I like to use a dual monitor configuration with my laptops, because I tend to have a lot of windows open when I work (terminals, browsers, remote desktops, email, various documents, etc). With Windows this is fairly straight forward, just suspend the laptop, connect the monitor, and bring the laptop back up. Go into your display properties and setup as desired. Most modern video drivers/chipsets will work fine, or at least get the basics right.

Historically with the olde X Window system just setting up one monitor was tricky enough, and two monitors was quite a challenge. Swapping monitors around on the fly was unheard of. Luckily, we’ve moved past those days, mostly. You can do the same thing with Ubuntu 9.04 (maybe 8.10) as with Windows - suspend the laptop, attach the monitor, bring the laptop back up, and go to the display properties – the external monitor just works.

Except…

The current incarnation of the Xorg X Window system uses a setting called the Virtual Resolution to determine the maximum size of your desktop. If you’re extending your desktop onto two monitors, the virtual resolution determines the maximum resolution of your monitors combined. I think you can also make your virtual resolution larger than all the screens combined and pan & scan around – I know you used to be able to do this back in the olde X11 days.

This is managed by resetting the virtual resolution when you add a monitor, expanding it to the maximum combined resolution of your monitors. So if, as in my case at home, you have an internal screen of 1280x800 an an external screen of 1440x900, and place them side-by-side, it will set the virtual resolution to 2720x900.

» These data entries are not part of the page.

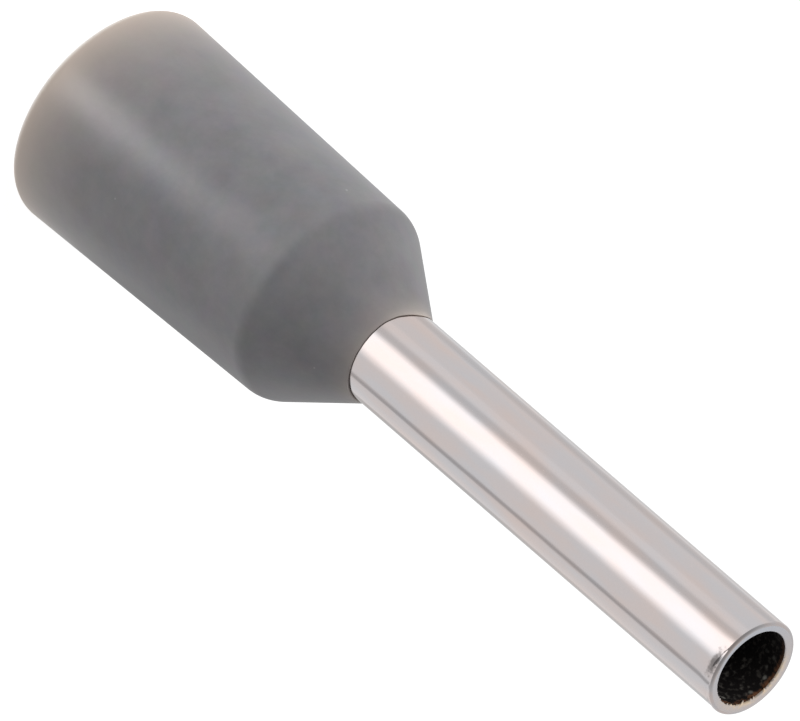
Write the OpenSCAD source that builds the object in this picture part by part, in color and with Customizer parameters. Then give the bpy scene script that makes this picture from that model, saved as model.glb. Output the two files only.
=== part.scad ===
// Insulated wire ferrule: a tinned copper barrel, flared inside a moulded polypropylene collar.
// All lengths are in millimetres. The ferrule stands on the collar's mouth, which lies on z = 0,
// and the barrel runs up the z axis to its cut tip.

/* [Barrel] */
// Bore of the barrel, which takes the bared strands
barrel_bore_d = 1.20; // [1.00:0.05:1.60]
// Wall of the barrel, copper and tin together
barrel_wall = 0.16; // [0.12:0.01:0.22]
// Length of the barrel that stands out of the collar
barrel_l = 7.95; // [6.00:0.05:12.00]
// Rounding of the outer edge at the cut tip
tip_round = 0.05; // [0.01:0.01:0.08]
// Rounding of the inner edge at the cut tip
tip_bore_round = 0.02; // [0.01:0.01:0.03]
// Radius that the flare's outer face is bent to where it leaves the straight barrel
flare_bend_r = 0.30; // [0.10:0.05:0.50]
// Clearance between the flare's rim and the wire bore
flare_clearance = 0.03; // [0.01:0.01:0.10]

/* [Collar] */
// Length of the collar from its mouth to its lip on the barrel
collar_l = 6.35; // [5.50:0.05:9.00]
// Bore of the collar, which takes the wire's insulation
wire_bore_d = 2.80; // [2.40:0.05:3.60]
// Wall at the mouth, before its edges are rounded
mouth_wall = 0.38; // [0.25:0.01:0.50]
// Wall at the shoulder, before its edge is rounded
shoulder_wall = 0.25; // [0.20:0.01:0.45]
// Length of the cone from the shoulder to the lip
cone_l = 1.35; // [1.00:0.05:2.00]
// Wall of the cone, measured square to its face
cone_wall = 0.33; // [0.25:0.01:0.40]
// Wall of the lip where the cone ends on the barrel
lip_wall = 0.04; // [0.04:0.01:0.15]

/* [Edges of the collar] */
// Rounding of the mouth's outer edge, as far as the wall has room for it
mouth_round = 0.20; // [0.05:0.01:0.30]
// Rounding of the mouth's inner edge
mouth_bore_round = 0.03; // [0.01:0.01:0.05]
// Rounding of the shoulder
shoulder_round = 0.40; // [0.10:0.05:0.80]
// Rounding of each edge of the lip
lip_round = 0.015; // [0.005:0.005:0.015]

/* [Hidden] */
$fn = 96;
ARC_STEPS = 10; // chords in each rounded corner
MIN_RIM_LAND = 0.04; // least flat that the roundings leave on the mouth's rim

// Radii of the barrel and the collar
bore_r = barrel_bore_d / 2;
barrel_r = bore_r + barrel_wall;
wire_bore_r = wire_bore_d / 2;
mouth_r = wire_bore_r + mouth_wall;
shoulder_r = wire_bore_r + shoulder_wall;
lip_r = barrel_r + lip_wall;
mouth_edge_r = min(mouth_round, mouth_wall - mouth_bore_round - MIN_RIM_LAND);

// Heights above the mouth
shoulder_z = collar_l - cone_l;
tip_z = collar_l + barrel_l;

// Angle between the cone's faces and the axis, shared by the collar's seat and the flare
cone_angle = atan((shoulder_r - lip_r) / cone_l);

// Height at which a face lying depth behind the cone's outer face reaches radius r
function cone_z(r, depth) =
    shoulder_z + (shoulder_r - depth / cos(cone_angle) - r) / tan(cone_angle);

// The seat is the cone's inner face, and the flare's outer face lies on it
seat_neck_z = cone_z(barrel_r, cone_wall);
seat_rim_z = cone_z(wire_bore_r, cone_wall);

// The flare's rim, cut square to its wall
flare_depth = cone_wall + barrel_wall;
flare_rim_r = wire_bore_r - flare_clearance;
flare_rim_z = cone_z(flare_rim_r, cone_wall);
flare_lip_r = flare_rim_r - barrel_wall * cos(cone_angle);
flare_lip_z = cone_z(flare_lip_r, flare_depth);
flare_neck_z = cone_z(bore_r, flare_depth);

// Points of the arc of radius r that rounds corner b of the path a, b, c
function rounded(a, b, c, r) =
    let (
        to_a = (a - b) / norm(a - b),
        to_c = (c - b) / norm(c - b),
        half_angle = acos(to_a * to_c) / 2,
        centre = b + (to_a + to_c) / norm(to_a + to_c) * r / sin(half_angle),
        first = b + to_a * r / tan(half_angle) - centre,
        sweep = 180 - 2 * half_angle,
        turn = cross(to_a, to_c) > 0 ? -1 : 1
    )
    [
        for (i = [0:ARC_STEPS])
        let (angle = turn * sweep * i / ARC_STEPS)
        centre + [
            first.x * cos(angle) - first.y * sin(angle),
            first.x * sin(angle) + first.y * cos(angle)
        ]
    ];

// Points of a closed path whose corners are given as [point, radius]; radius 0 keeps a corner sharp
function rounded_path(corners) =
    let (n = len(corners))
    [
        for (i = [0:n - 1])
        let (
            before = corners[(i + n - 1) % n][0],
            here = corners[i][0],
            after = corners[(i + 1) % n][0],
            r = corners[i][1]
        )
        each (r > 0 ? rounded(before, here, after, r) : [here])
    ];

// Section of the collar: outer face, lip, neck round the barrel, seat for the flare and wire bore
function collar_section() = rounded_path([
    [[mouth_r, 0], mouth_edge_r],
    [[shoulder_r, shoulder_z], shoulder_round],
    [[lip_r, collar_l], lip_round],
    [[barrel_r, collar_l], lip_round],
    [[barrel_r, seat_neck_z], flare_bend_r],
    [[wire_bore_r, seat_rim_z], 0],
    [[wire_bore_r, 0], mouth_bore_round],
]);

// Section of the barrel: straight tube, and the flare that leads the strands in
function barrel_section() = rounded_path([
    [[barrel_r, tip_z], tip_round],
    [[bore_r, tip_z], tip_bore_round],
    [[bore_r, flare_neck_z], flare_bend_r + barrel_wall],
    [[flare_lip_r, flare_lip_z], 0],
    [[flare_rim_r, flare_rim_z], 0],
    [[barrel_r, seat_neck_z], flare_bend_r],
]);

// Insulating collar, moulded in grey polypropylene
module collar() {
    color("#7f7e81")
        rotate_extrude()
            polygon(collar_section());
}

// Barrel of tinned copper, drawn in one piece with its flare
module barrel() {
    color("#c9c7c6")
        rotate_extrude()
            polygon(barrel_section());
}

collar();
barrel();
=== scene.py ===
"""Insulated wire ferrule: a tin-plated copper barrel, flared inside a moulded polypropylene collar.

The ferrule stands on the collar's mouth, which lies on z = 0, and the barrel runs up the z axis to its
cut tip. Sizes are in millimetres until a mesh is made, and every mesh is in metres. An angle round the
axis is a turn in degrees, from the front (-Y) towards +X.
"""

import logging
import math
from collections.abc import Callable, Iterator
from dataclasses import dataclass, field
from enum import IntEnum

import bpy
from mathutils import Matrix, Vector, noise


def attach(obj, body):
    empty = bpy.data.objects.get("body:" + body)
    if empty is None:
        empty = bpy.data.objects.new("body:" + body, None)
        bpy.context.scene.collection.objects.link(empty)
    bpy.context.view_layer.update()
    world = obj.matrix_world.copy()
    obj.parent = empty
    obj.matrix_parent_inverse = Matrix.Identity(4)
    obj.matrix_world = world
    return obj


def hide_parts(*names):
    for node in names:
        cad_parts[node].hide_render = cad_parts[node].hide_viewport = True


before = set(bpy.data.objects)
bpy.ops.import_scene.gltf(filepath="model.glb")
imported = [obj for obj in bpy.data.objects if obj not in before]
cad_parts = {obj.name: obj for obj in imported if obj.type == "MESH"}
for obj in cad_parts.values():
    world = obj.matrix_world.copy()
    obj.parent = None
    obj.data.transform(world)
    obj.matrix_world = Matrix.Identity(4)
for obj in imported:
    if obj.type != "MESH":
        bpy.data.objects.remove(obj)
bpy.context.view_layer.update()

MM = 0.001
LOG = logging.getLogger("ferrule")

# Sockets of the Mix node when it mixes colours
MIX_A = 6
MIX_B = 7
MIX_RESULT = 2

Rgba = tuple[float, float, float, float]
Wear = Callable[[float, float, float], tuple[float, float]]


def linear(hex_colour: str) -> Rgba:
    """Turns an sRGB hex colour into the linear one that a shader takes.

    Args:
        hex_colour: the colour as "#rrggbb".

    Returns:
        Red, green and blue in linear light, and an alpha of 1.
    """
    channels = [int(hex_colour[i : i + 2], 16) / 255 for i in (1, 3, 5)]
    red, green, blue = (c / 12.92 if c <= 0.04045 else ((c + 0.055) / 1.055) ** 2.4 for c in channels)
    return (red, green, blue, 1.0)


def smooth(value: float, low: float, high: float) -> float:
    """Rises smoothly from 0 at low to 1 at high.

    Args:
        value: where to look.
        low: the end that gives 0.
        high: the end that gives 1.

    Returns:
        A share from 0 to 1.
    """
    share = min(1.0, max(0.0, (value - low) / (high - low)))
    return share * share * (3 - 2 * share)


def bell(turn: float, centre: float, half: float) -> float:
    """Gives a soft bump round the axis.

    Args:
        turn: where to look, in degrees.
        centre: where the bump is highest.
        half: how far from its centre it has fallen to a third.

    Returns:
        A share from 0 to 1.
    """
    off = (turn - centre + 180) % 360 - 180
    return math.exp(-((off / half) ** 2))


def ragged(turn: float, lobes: float, seed: float) -> float:
    """Gives an uneven line round the axis.

    Args:
        turn: where to look, in degrees.
        lobes: how fine it is, in bumps for each radian.
        seed: tells one line from another.

    Returns:
        A height from about -1 to 1.
    """
    angle = math.radians(turn)
    return noise.noise(Vector((math.cos(angle) * lobes, math.sin(angle) * lobes, seed)))


def node(
    tree: bpy.types.NodeTree, kind: str, inputs: dict[int | str, object] | None = None, **settings: object
) -> bpy.types.Node:
    """Adds a node with its settings, and fills or links its inputs.

    Args:
        tree: the node tree that gets the node.
        kind: the node's type name.
        inputs: what each input holds, by its name or number: a value, or the socket that feeds it.
        settings: the node's own properties.

    Returns:
        The new node.
    """
    made = tree.nodes.new(kind)
    for name, value in settings.items():
        setattr(made, name, value)
    for key, value in (inputs or {}).items():
        if isinstance(value, bpy.types.NodeSocket):
            tree.links.new(value, made.inputs[key])
        else:
            made.inputs[key].default_value = value
    return made


def new_material(name: str) -> tuple[bpy.types.Material, bpy.types.NodeTree, bpy.types.NodeSocket]:
    """Makes an empty node material.

    Args:
        name: the material's name.

    Returns:
        The material, its node tree and the surface socket of its output.
    """
    made = bpy.data.materials.new(name)
    made.use_nodes = True
    made.node_tree.nodes.clear()
    output = node(made.node_tree, "ShaderNodeOutputMaterial")
    return made, made.node_tree, output.inputs["Surface"]


def place_in_mm(tree: bpy.types.NodeTree) -> bpy.types.NodeSocket:
    """Gives the place on the object in millimetres, so that a pattern's scale is one over its size."""
    place = node(tree, "ShaderNodeTexCoord").outputs["Object"]
    return node(tree, "ShaderNodeVectorMath", {0: place, "Scale": 1 / MM}, operation="SCALE").outputs[0]


@dataclass(frozen=True)
class Corner:
    """A corner of a section, and the stretch of the section that leads on from it."""

    r: float
    z: float
    rounding: float = 0.0
    zone: int = 0
    pitch: float = 0.1

    def at(self) -> Vector:
        """Gives the corner as a point of the section."""
        return Vector((self.r, self.z))


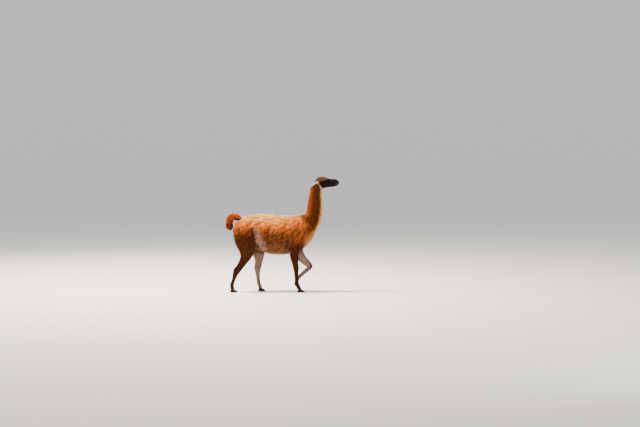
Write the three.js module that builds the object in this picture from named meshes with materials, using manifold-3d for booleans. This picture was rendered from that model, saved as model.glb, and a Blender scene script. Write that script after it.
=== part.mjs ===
// A walking guanaco, life size, as a still museum model in named solids.
// Units are millimetres, +Z is up, the animal walks towards +X, and its right side faces -Y.
// Body places are measured from the floor under the middle of the trunk, and the group is
// then moved so that the origin lies under the middle of the whole animal.
import * as THREE from "three";
import { mergeVertices } from "three/addons/utils/BufferGeometryUtils.js";
import Module from "manifold-3d";

const wasm = await Module();
wasm.setup();

// Driving sizes
const gap = 0.3; // between touching pieces
const originShift = -117; // moves the middle of the whole length onto X = 0
const coatDepth = 16; // from the core of the wool out to the line of its tips
const lockWidth = 112;
const lockThickness = 20;
const eyeRadius = 18.5;
const lidThickness = 3.2;
const mouthCorner = 822; // where the line of the mouth ends, along X
const mouthDepth = 6;
const mouthGap = 2.4;
const earWidth = 50;
const toeSpread = 18; // from the middle of a foot to the middle of a toe
const toeSplay = 5; // degrees that each toe turns out
const randomSeed = 7;

// Each body part is a loft. A station holds the two ends of a section as seen from the side,
// [x, z], half its width, the side offset y, and how far its widest level leans upwards.
const trunk = [
  { over: [-582, 908], under: [-574, 835], half: 42 },
  { over: [-561, 985], under: [-547, 770], half: 97 },
  { over: [-500, 1041], under: [-480, 700], half: 140 },
  { over: [-400, 1083], under: [-385, 655], half: 170 },
  { over: [-290, 1104], under: [-275, 628], half: 186 },
  { over: [-170, 1109], under: [-160, 575], half: 198 },
  { over: [-50, 1104], under: [-40, 545], half: 209 },
  { over: [70, 1095], under: [80, 539], half: 211 },
  { over: [190, 1089], under: [190, 552], half: 202 },
  { over: [300, 1095], under: [300, 568], half: 186 },
  { over: [385, 1102], under: [385, 600], half: 167 },
  { over: [440, 1104], under: [460, 668], half: 147 },
  { over: [500, 1078], under: [530, 755], half: 119 },
  { over: [560, 1020], under: [590, 860], half: 84 },
  { over: [598, 970], under: [612, 905], half: 38 },
];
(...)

Unfortunately after resetting the virtual resolution, you have to log out and back in – the X Window system annoyingly still hasn’t managed to get all settings changeable on the fly, and logout/login restarts the X server. Sigh.

The fun comes if you’ve done all this hokey pokey at home, but then take your laptop in to work and, without running it with just the internal screen, plug in a different external monitor – say, one with a resolution of 1280x1024 – and wake the laptop up. When I did this today and tried to add the external monitor the display properties didn’t seem to be working. My external screen was limited to a resolution of 1152x864, no matter what I tried. I swapped monitors, I looked for logs – it remained a mystery.

So I thought for a bit about what seemed to be happening, and I realized what was going on. For some reason (BUG!) the display properties just limited the maximum resolution on the external screen to the virtual resolution it already had, instead of resetting the virtual resolution to fit the preferred size. I was limited to 1152x864, which fit inside the 900px height limit in the 2720x900 virtual resolution set when using my home external monitor.

I opened up /etc/X11/xorg.conf in a text editor and changed the virtual resolution setting to 2560x1024, which fit both the internal screen and the work external screen. After logging out and back in, the external monitor was then usable at 1280x1024. For some reason at that point my virtual resolution was reset again, to 2560x1036 – not sure why, maybe I wasn’t careful enough when aligning the monitors side-by-side in the display properties and the smaller one was hanging off below the larger.

In any case, negotiating this kind of issue isn’t something a normal non-technical Windows user is likely to figure out, and it supports Mike’s premise that Ubuntu isn’t ready for prime time. Hopefully the way this is handled can be refactored and simplified, and the bug with resetting the virtual resolution fixed.

In the mean time, I’ll probably just use my work laptop with my work external monitor, and my home laptops with my home external monitor.